# WHAT NEEDS TO BE DONE:
Please copy all the lines that follow, word for word.

***

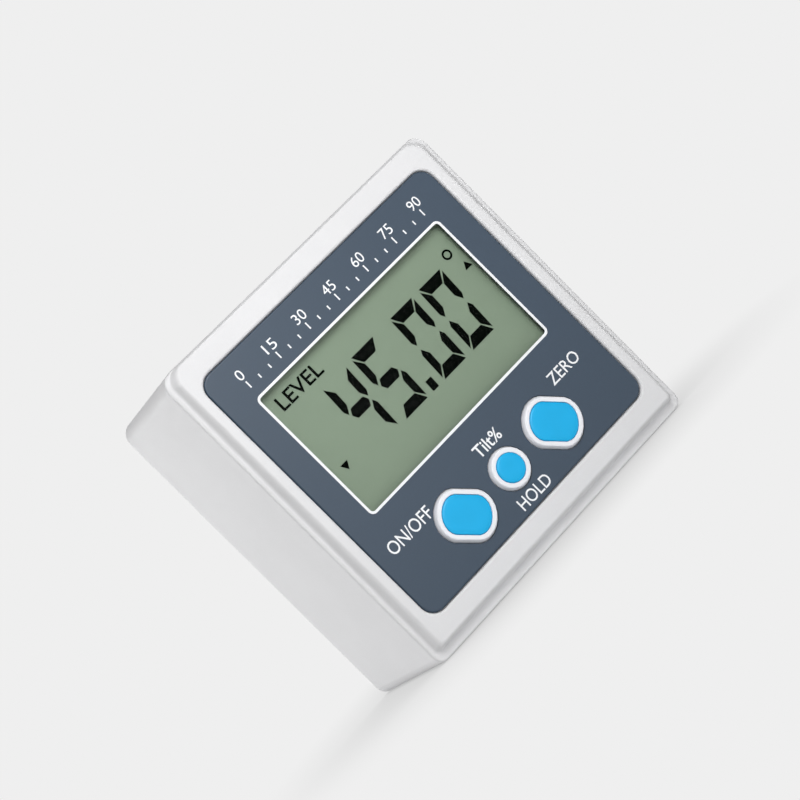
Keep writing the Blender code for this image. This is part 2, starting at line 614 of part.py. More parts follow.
def build_board(finishes, parent):
    """Circuit board with notches for the pillars, and the parts on its back."""
    half = HALF_CAVITY - BOARD_ROOM
    outline = rounded_rectangle(-half, half, BOARD_BASE, BOARD_TOP, (CAVITY_RADIUS,) * 4)
    board = finished("circuit_board", loft([at_depth(outline, BOARD_FRONT), at_depth(outline, BOARD_BACK)]),
                     finishes["board"], parent)
    cuts = bmesh.new()
    reach = PILLAR_RADIUS + BOARD_ROOM
    for _, x, z in pillar_places():
        outer = math.copysign(HALF_WIDTH, x)
        inner = x - math.copysign(reach, x)
        block((min(inner, outer), BOARD_FRONT - OVERCUT, 0.0),
              (max(inner, outer), BOARD_BACK + OVERCUT, z + reach), into=cuts)
    for _, x, z in post_places():
        hole = circle(BOARD_SCREW_RADIUS + FIT, x, z)
        loft([at_depth(hole, BOARD_FRONT - OVERCUT), at_depth(hole, BOARD_BACK + OVERCUT)], into=cuts)
    apply_tool(board, "cuts", cuts)
    seat = BOARD_BACK + FIT
    row = WINDOW_MIDDLE - PART_ROW_DROP
    chip = centred_rectangle(CHIP_SIZE, CHIP_SIZE, 0.0, row, EDGE_BREAK, steps=1)
    package = loft([at_depth(chip, seat), at_depth(chip, seat + CHIP_DEPTH)])
    finished("processor_chip", package, finishes["chip"], parent)
    sensor = centred_rectangle(SENSOR_SIZE, SENSOR_SIZE, -PART_PITCH, row, EDGE_BREAK, steps=1)
    package = loft([at_depth(sensor, seat), at_depth(sensor, seat + SENSOR_DEPTH)])
    finished("tilt_sensor", package, finishes["chip"], parent)
    middle = PART_PITCH + CRYSTAL_WIDTH / 2
    can = centred_rectangle(CRYSTAL_LENGTH, CRYSTAL_WIDTH, middle, row, CRYSTAL_CORNER)
    package = loft([at_depth(can, seat), at_depth(can, seat + CRYSTAL_DEPTH)])
    finished("crystal", package, finishes["can"], parent)
    crown = seat + CAPACITOR_DEPTH
    for name, side in (("left", -1), ("right", 1)):
        shell = circle(CAPACITOR_RADIUS, side * PART_PITCH / 2, row - PART_PITCH)
        top = circle(CAPACITOR_RADIUS - EDGE_BREAK, side * PART_PITCH / 2, row - PART_PITCH)
        body = loft([at_depth(shell, seat), at_depth(shell, crown - EDGE_BREAK), at_depth(top, crown)])
        finished(f"capacitor_{name}", body, finishes["can"], parent)


def build_screw(name, x, z, head_front, sizes, finish, parent):
    """A slotted screw whose head lies behind what it holds; sizes are shank, length, head and head depth."""
    shank, length, head, head_depth = sizes
    tip = head_front - length
    head_back = head_front + head_depth
    sections = [at_depth(circle(shank - SCREW_POINT), tip), at_depth(circle(shank), tip + SCREW_POINT),
                at_depth(circle(shank), head_front), at_depth(circle(head), head_front),
                at_depth(circle(head), head_back - SCREW_HEAD_EDGE),
                at_depth(circle(head - SCREW_HEAD_EDGE), head_back)]
    screw = finished(name, loft(sections), finish, parent, (x, 0.0, z))
    apply_tool(screw, "slot", block((-2 * head, head_back - head_depth / 2, -SLOT_WIDTH / 2),
                                    (2 * head, head_back + OVERCUT, SLOT_WIDTH / 2)))


def build_cover(finish, parent):
    """Back plate and battery tray in one moulding, with rails for the door."""
    half = HALF_CAVITY - FIT
    radius = CAVITY_RADIUS - FIT
    plate = rounded_rectangle(-half, half, BASE_WALL + FIT, CAVITY_TOP - FIT, (radius,) * 4)
    slab = loft([at_depth(plate, COVER_FRONT), at_depth(plate, BODY_DEPTH)])
    cover = finished("back_cover", slab, finish, parent)
    rails = rounded_rectangle(-half, half, TRAY_BASE, CAVITY_TOP - FIT, (radius,) * 4)
    rail_block = loft([at_depth(rails, BODY_DEPTH - RAIL_HEIGHT), at_depth(rails, BODY_DEPTH - RAIL_LIP)])
    apply_tool(cover, "rail_block", rail_block, "UNION")
    middle = (BAY_TOP + BAY_BASE) / 2
    tray = centred_rectangle(TRAY_LENGTH, BAY_TOP - BAY_BASE + 2 * TRAY_WALL, 0.0, middle, TRAY_WALL)
    tray_block = loft([at_depth(tray, TRAY_FRONT), at_depth(tray, COVER_FRONT + RAIL_LIP)])
    apply_tool(cover, "tray_block", tray_block, "UNION")
    bay = centred_rectangle(BAY_LENGTH, BAY_TOP - BAY_BASE, 0.0, middle, TRAY_WALL / 2)
    apply_tool(cover, "bay", loft([at_depth(bay, BAY_FLOOR), at_depth(bay, BODY_DEPTH + OVERCUT)]))
    apply_tool(cover, "door_channel", channel_cutter())
    slots = bmesh.new()
    inner = BAY_LENGTH / 2 - 2 * FIT - CONTACT_THICKNESS
    half_slot = CONTACT_TAB_WIDTH / 2 + FIT
    for height in (LOWER_CELL, UPPER_CELL):
        block((inner, TRAY_FRONT - OVERCUT, height - half_slot),
              (BAY_LENGTH / 2, BAY_FLOOR + OVERCUT, height + half_slot), into=slots)
    apply_tool(cover, "tab_slots", slots)
    holes = bmesh.new()
    seat = BODY_DEPTH - COVER_HEAD_DEPTH - FIT
    for _, x, z in pillar_places():
        outline = circle(COVER_SCREW_RADIUS + FIT, x, z)
        loft([at_depth(outline, COVER_FRONT - OVERCUT), at_depth(outline, seat + FIT)], into=holes)
    apply_tool(cover, "screw_holes", holes)
    sinks = bmesh.new()
    for _, x, z in pillar_places():
        outline = circle(COVER_HEAD_RADIUS + FIT, x, z)
        loft([at_depth(outline, seat), at_depth(outline, BODY_DEPTH + OVERCUT)], into=sinks)
    apply_tool(cover, "screw_sinks", sinks)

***

# RIGHT ANSWER:
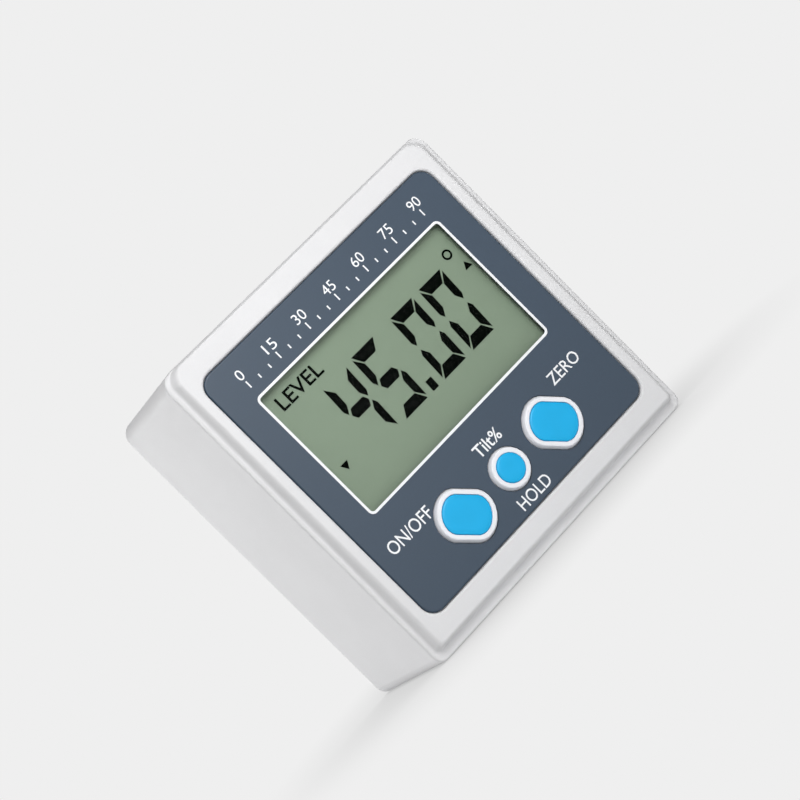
Keep writing the Blender code for this image. This is part 2, starting at line 614 of part.py. More parts follow.
def build_board(finishes, parent):
    """Circuit board with notches for the pillars, and the parts on its back."""
    half = HALF_CAVITY - BOARD_ROOM
    outline = rounded_rectangle(-half, half, BOARD_BASE, BOARD_TOP, (CAVITY_RADIUS,) * 4)
    board = finished("circuit_board", loft([at_depth(outline, BOARD_FRONT), at_depth(outline, BOARD_BACK)]),
                     finishes["board"], parent)
    cuts = bmesh.new()
    reach = PILLAR_RADIUS + BOARD_ROOM
    for _, x, z in pillar_places():
        outer = math.copysign(HALF_WIDTH, x)
        inner = x - math.copysign(reach, x)
        block((min(inner, outer), BOARD_FRONT - OVERCUT, 0.0),
              (max(inner, outer), BOARD_BACK + OVERCUT, z + reach), into=cuts)
    for _, x, z in post_places():
        hole = circle(BOARD_SCREW_RADIUS + FIT, x, z)
        loft([at_depth(hole, BOARD_FRONT - OVERCUT), at_depth(hole, BOARD_BACK + OVERCUT)], into=cuts)
    apply_tool(board, "cuts", cuts)
    seat = BOARD_BACK + FIT
    row = WINDOW_MIDDLE - PART_ROW_DROP
    chip = centred_rectangle(CHIP_SIZE, CHIP_SIZE, 0.0, row, EDGE_BREAK, steps=1)
    package = loft([at_depth(chip, seat), at_depth(chip, seat + CHIP_DEPTH)])
    finished("processor_chip", package, finishes["chip"], parent)
    sensor = centred_rectangle(SENSOR_SIZE, SENSOR_SIZE, -PART_PITCH, row, EDGE_BREAK, steps=1)
    package = loft([at_depth(sensor, seat), at_depth(sensor, seat + SENSOR_DEPTH)])
    finished("tilt_sensor", package, finishes["chip"], parent)
    middle = PART_PITCH + CRYSTAL_WIDTH / 2
    can = centred_rectangle(CRYSTAL_LENGTH, CRYSTAL_WIDTH, middle, row, CRYSTAL_CORNER)
    package = loft([at_depth(can, seat), at_depth(can, seat + CRYSTAL_DEPTH)])
    finished("crystal", package, finishes["can"], parent)
    crown = seat + CAPACITOR_DEPTH
    for name, side in (("left", -1), ("right", 1)):
        shell = circle(CAPACITOR_RADIUS, side * PART_PITCH / 2, row - PART_PITCH)
        top = circle(CAPACITOR_RADIUS - EDGE_BREAK, side * PART_PITCH / 2, row - PART_PITCH)
        body = loft([at_depth(shell, seat), at_depth(shell, crown - EDGE_BREAK), at_depth(top, crown)])
        finished(f"capacitor_{name}", body, finishes["can"], parent)


def build_screw(name, x, z, head_front, sizes, finish, parent):
    """A slotted screw whose head lies behind what it holds; sizes are shank, length, head and head depth."""
    shank, length, head, head_depth = sizes
    tip = head_front - length
    head_back = head_front + head_depth
    sections = [at_depth(circle(shank - SCREW_POINT), tip), at_depth(circle(shank), tip + SCREW_POINT),
                at_depth(circle(shank), head_front), at_depth(circle(head), head_front),
                at_depth(circle(head), head_back - SCREW_HEAD_EDGE),
                at_depth(circle(head - SCREW_HEAD_EDGE), head_back)]
    screw = finished(name, loft(sections), finish, parent, (x, 0.0, z))
    apply_tool(screw, "slot", block((-2 * head, head_back - head_depth / 2, -SLOT_WIDTH / 2),
                                    (2 * head, head_back + OVERCUT, SLOT_WIDTH / 2)))


def build_cover(finish, parent):
    """Back plate and battery tray in one moulding, with rails for the door."""
    half = HALF_CAVITY - FIT
    radius = CAVITY_RADIUS - FIT
    plate = rounded_rectangle(-half, half, BASE_WALL + FIT, CAVITY_TOP - FIT, (radius,) * 4)
    slab = loft([at_depth(plate, COVER_FRONT), at_depth(plate, BODY_DEPTH)])
    cover = finished("back_cover", slab, finish, parent)
    rails = rounded_rectangle(-half, half, TRAY_BASE, CAVITY_TOP - FIT, (radius,) * 4)
    rail_block = loft([at_depth(rails, BODY_DEPTH - RAIL_HEIGHT), at_depth(rails, BODY_DEPTH - RAIL_LIP)])
    apply_tool(cover, "rail_block", rail_block, "UNION")
    middle = (BAY_TOP + BAY_BASE) / 2
    tray = centred_rectangle(TRAY_LENGTH, BAY_TOP - BAY_BASE + 2 * TRAY_WALL, 0.0, middle, TRAY_WALL)
    tray_block = loft([at_depth(tray, TRAY_FRONT), at_depth(tray, COVER_FRONT + RAIL_LIP)])
    apply_tool(cover, "tray_block", tray_block, "UNION")
    bay = centred_rectangle(BAY_LENGTH, BAY_TOP - BAY_BASE, 0.0, middle, TRAY_WALL / 2)
    apply_tool(cover, "bay", loft([at_depth(bay, BAY_FLOOR), at_depth(bay, BODY_DEPTH + OVERCUT)]))
    apply_tool(cover, "door_channel", channel_cutter())
    slots = bmesh.new()
    inner = BAY_LENGTH / 2 - 2 * FIT - CONTACT_THICKNESS
    half_slot = CONTACT_TAB_WIDTH / 2 + FIT
    for height in (LOWER_CELL, UPPER_CELL):
        block((inner, TRAY_FRONT - OVERCUT, height - half_slot),
              (BAY_LENGTH / 2, BAY_FLOOR + OVERCUT, height + half_slot), into=slots)
    apply_tool(cover, "tab_slots", slots)
    holes = bmesh.new()
    seat = BODY_DEPTH - COVER_HEAD_DEPTH - FIT
    for _, x, z in pillar_places():
        outline = circle(COVER_SCREW_RADIUS + FIT, x, z)
        loft([at_depth(outline, COVER_FRONT - OVERCUT), at_depth(outline, seat + FIT)], into=holes)
    apply_tool(cover, "screw_holes", holes)
    sinks = bmesh.new()
    for _, x, z in pillar_places():
        outline = circle(COVER_HEAD_RADIUS + FIT, x, z)
        loft([at_depth(outline, seat), at_depth(outline, BODY_DEPTH + OVERCUT)], into=sinks)
    apply_tool(cover, "screw_sinks", sinks)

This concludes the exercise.